This article is more than five years old. Autism research — and science in general — is constantly evolving, so older articles may contain information or theories that have been reevaluated since their original publication date.

Many children with autism are often either unusually sensitive to touch, sound and visual stimuli or seek more of these sorts of stimuli compared with typically developing children. Some can’t stand the feel of rough clothing, whereas others are mesmerized by the movements of a spinning top.

Up to 90 percent of children with autism are thought to have sensory problems, such as being overly sensitive to background noise or not noticing when their hands are dirty.The latest edition of the Diagnostic and Statistical Manual of Mental Disorders lists having either too intense or too mild reactions to sensations as a behavioral criterion for the disorder.

A new study, published 25 June in the Journal of Autism and Developmental Disorders, suggests that children with autism who seek sensory stimuli tend to have severe symptoms, such as impaired communication, low intelligence and trouble adapting to change.

The researchers assessed 679 children with autism, aged 3 to 15 years, referred to a clinical center in Israel for diagnosis and treatment. They confirmed diagnoses using the Autism Diagnostic Interview-Revised and the Autism Diagnostic Observation Schedule, two widely used tests for the disorder.

The researchers split the children into two groups based on their sensory responses. The children in one group, dubbed ‘unusual sensory response,’ have strong reactions to certain sensations, and may seek them out. For example, they may become absorbed in the feeling of sand sifting through their fingers or examine an object for hours on end.

In addition to having low cognitive ability, these children have trouble adapting to changes in daily life, such as getting dressed or going to school.

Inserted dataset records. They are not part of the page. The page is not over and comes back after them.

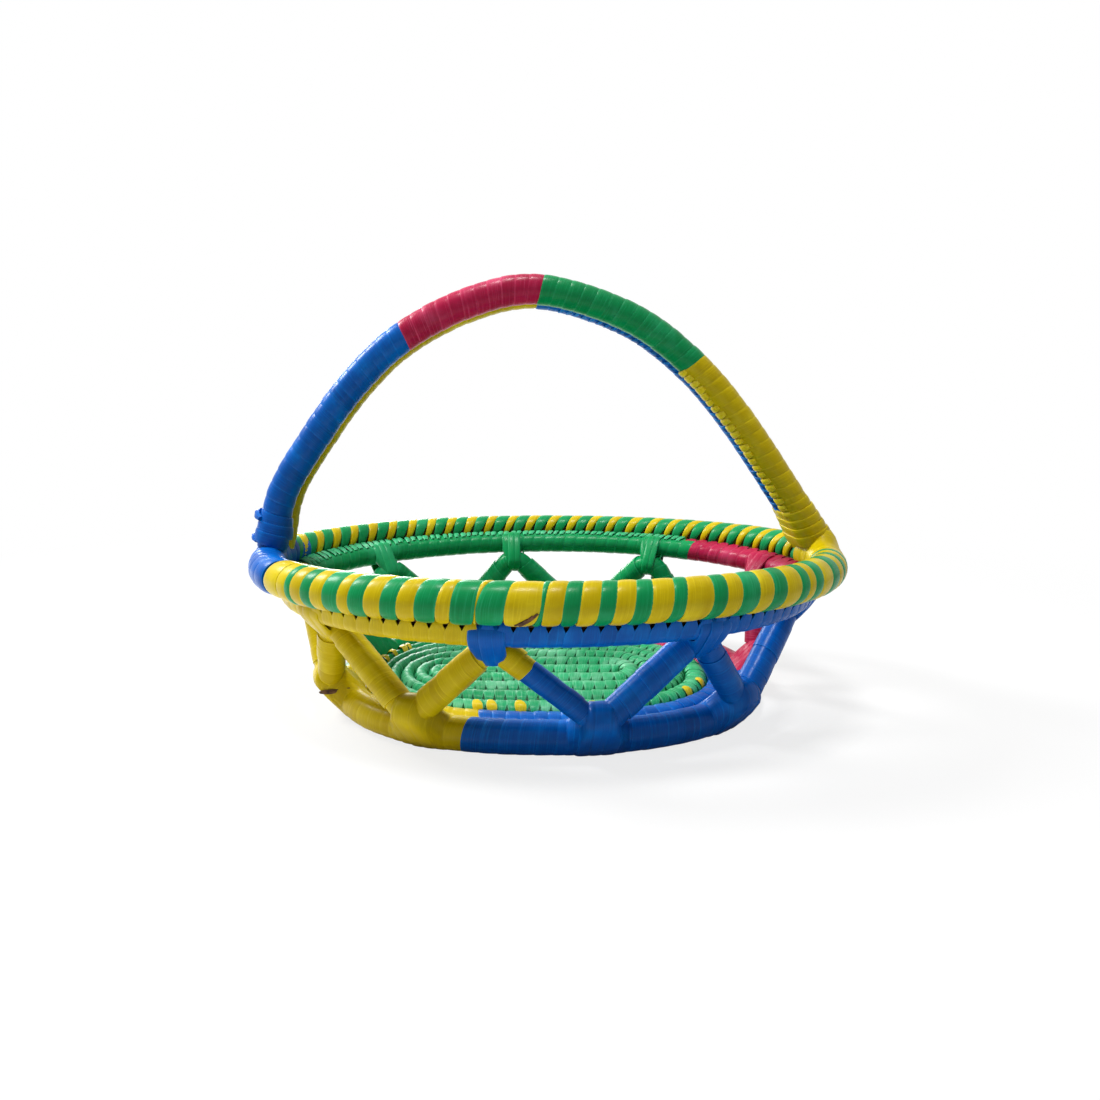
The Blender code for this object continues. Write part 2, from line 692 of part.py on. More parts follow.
def make_binding(name, colour, place_of):
    """A strip wound round both coils, just above the rim."""
    half_turn = (np.arange(BINDING_STEPS / 2 + 2) - 1 / 2) * 2 * pi / BINDING_STEPS - pi / 2
    half_turn[0] = -pi / 2
    half_turn[-1] = pi / 2
    angles = np.tile(np.concatenate([half_turn, half_turn + pi]), BINDING_TURNS)
    towards = np.tile(np.repeat([1, -1], len(half_turn)), BINDING_TURNS)
    lift = BINDING_LIFT + BINDING_PITCH * np.arange(len(angles)) / (2 * len(half_turn))
    inner = HANDLE_RADIUS * corner_reach(SIDES) + CLEARANCE / cos(pi / SIDES)
    outer = inner + LASHING_THICKNESS
    corners = []
    for side, radius in ((0, inner), (1, inner), (1, outer), (0, outer)):
        middle, along = laid(handle_middle, place_of(lift + side * (BINDING_PITCH - BINDING_GAP)))
        across = unit(np.cross(HANDLE_BACKWARD, along))
        centre = middle + (towards * HANDLE_OFFSET)[:, None] * HANDLE_BACKWARD
        round_coil = np.cos(angles)[:, None] * HANDLE_BACKWARD + np.sin(angles)[:, None] * across
        corners.append(centre + radius * round_coil)
    solid_strand(name, colour, np.stack(corners, axis=1))


def make_bindings():
    knots = len(HANDLE_SHAPE_SHARES) - 1
    places, lengths = arc_table(handle_middle, 0, knots)
    make_binding("handle_binding_left", "blue", lambda lift: np.interp(lift, lengths, places))
    make_binding(
        "handle_binding_right", "yellow", lambda lift: np.interp(lengths[-1] - lift, lengths, places)
    )


def strap(name, colour, centres, radii, directions, across):
    """A flat strip bent round strands: at each station, from a strand's centre in this direction."""
    corners = []
    for side, added in ((-1, 0), (1, 0), (1, LASHING_THICKNESS), (-1, LASHING_THICKNESS)):
        sideways = side * LASHING_WIDTH / 2 * across
        corners.append(centres + sideways + (radii + added)[:, None] * directions)
    solid_strand(name, colour, np.stack(corners, axis=1))


def lashing(name, number, ring, ring_outward, ring_reach, ring_angles, tip_angles):
    """A strap from a ring, round a bend of the wall and back to the ring.

    Its angles are counted from the ring's outward direction, upwards. Round the bend the strap stands square
    to the strand, and inside the bend it hangs clear by the slack.
    """
    place = np.array([number * pi])
    tip, along = (rows[0] for rows in laid(zigzag_line, place))
    inward = BEND_INWARD[number]
    angles = np.concatenate([ring_angles[0], tip_angles, ring_angles[1]])
    counts = [len(ring_angles[0]), len(tip_angles), len(ring_angles[1])]
    directions = np.cos(angles)[:, None] * ring_outward + np.sin(angles)[:, None] * UP
    at_tip = np.repeat([0, 1, 0], counts)[:, None]
    square = unit(directions - (directions @ along)[:, None] * along)
    directions = np.where(at_tip, square, directions)
    across = np.where(at_tip, -along, np.cross(ring_outward, UP))
    reach = ZIGZAG_RADIUS * corner_reach(SIDES) + CLEARANCE
    coarseness = cos((tip_angles[1] - tip_angles[0]) / 2)
    inside_bend = reach / coarseness + LASHING_SLACK * np.maximum(directions @ inward, 0)
    radii = np.where(at_tip[:, 0], inside_bend, ring_reach)
    colour = quadrant_colour(zigzag_angle(number * pi))
    strap(name, colour, np.where(at_tip, tip, ring), radii, directions, across)


def quadrant_colour(angle):
    """The colour of the wall at this angle."""
    degrees_round = np.degrees(angle) % 360
    return QUADRANT_COLOURS[int(np.searchsorted(ZIGZAG_BREAKS, degrees_round, side="right")) - 1]


def make_lashings():
    """Each peak is tied to the upper ring, and each trough to the foot ring."""
    beside = PEAK_TILT + pi / 2
    round_peak = np.linspace(beside, beside + pi, PEAK_STEPS)
    saddle = np.linspace(TROUGH_LASHING_START, TROUGH_LASHING_END, SADDLE_STEPS)
    ring_reach = (UPPER_RADIUS * corner_reach(SIDES) + CLEARANCE) / cos(pi / SIDES)
    for number in range(0, 2 * ZIGZAG_PERIODS, 2):
        angle = zigzag_angle(number * pi)
        roll = ROLL_MEAN - ROLL_SWING * sin(angle)
        over = np.linspace(roll + LASHING_OPENING, beside, RING_STRAP_STEPS)
        under = np.linspace(beside + pi, roll + 2 * pi - LASHING_OPENING, RING_STRAP_STEPS)
        ring, outward = upper_ring_line(np.array([angle]))[0], rim_line(np.array([angle]))[1][0]
        name = f"peak_lashing_{number // 2 + 1}"
        lashing(name, number, ring, outward, ring_reach, (over, under), round_peak)

        number += 1
        foot, outward = (rows[0] for rows in foot_line(zigzag_angle(np.array([number * pi]))))
        name = f"trough_lashing_{number // 2 + 1}"
        ends = (saddle[:1], saddle[-1:])
        lashing(name, number, foot, outward, FOOT_REACH + CLEARANCE, ends, saddle)


clear_scene()
make_rings()
make_zigzag()
make_base()
make_rim()
make_handle()
make_bindings()
make_lashings()
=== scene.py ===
# %% [markdown]
# A palm fruit basket: an oval bowl of wrapped coils, an openwork wall and a handle of two coils side by side.
# Each coil is a bundle of palm ribs with a glossy dyed strip wound round it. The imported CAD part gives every
# coil its place, and this script winds the strips that a person sees, turn by turn, round the same lines.
# All sizes are in metres, with the origin on the table under the middle of the bowl and X along the oval.

# %% Tools and the fixed frame
from math import cos, pi, radians, sin, sqrt, tan

import bpy
import numpy as np
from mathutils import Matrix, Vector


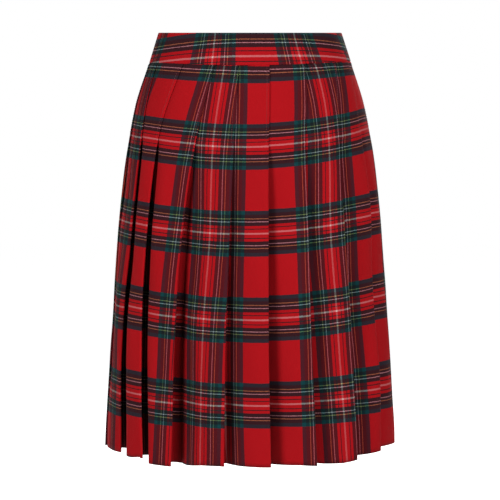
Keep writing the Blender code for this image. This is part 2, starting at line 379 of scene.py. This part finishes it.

Children in the second group, called ‘negative sensory response,’ are hypersensitive to everyday noise and respond in a highly emotional or negative manner to specific sensory information, such as touch.

This group is more likely to display severe repetitive behaviors than children in the first group.

Many of the children fall into both groups: 70 percent have unusual sensory responses and 66 percent have negative sensory responses. Both figures are slightly higher than other studies report.

The study has one important caveat. It did not include children with autism who are under-responsive to sensations — for example, those who don’t notice when the clothes they are wearing are twisted.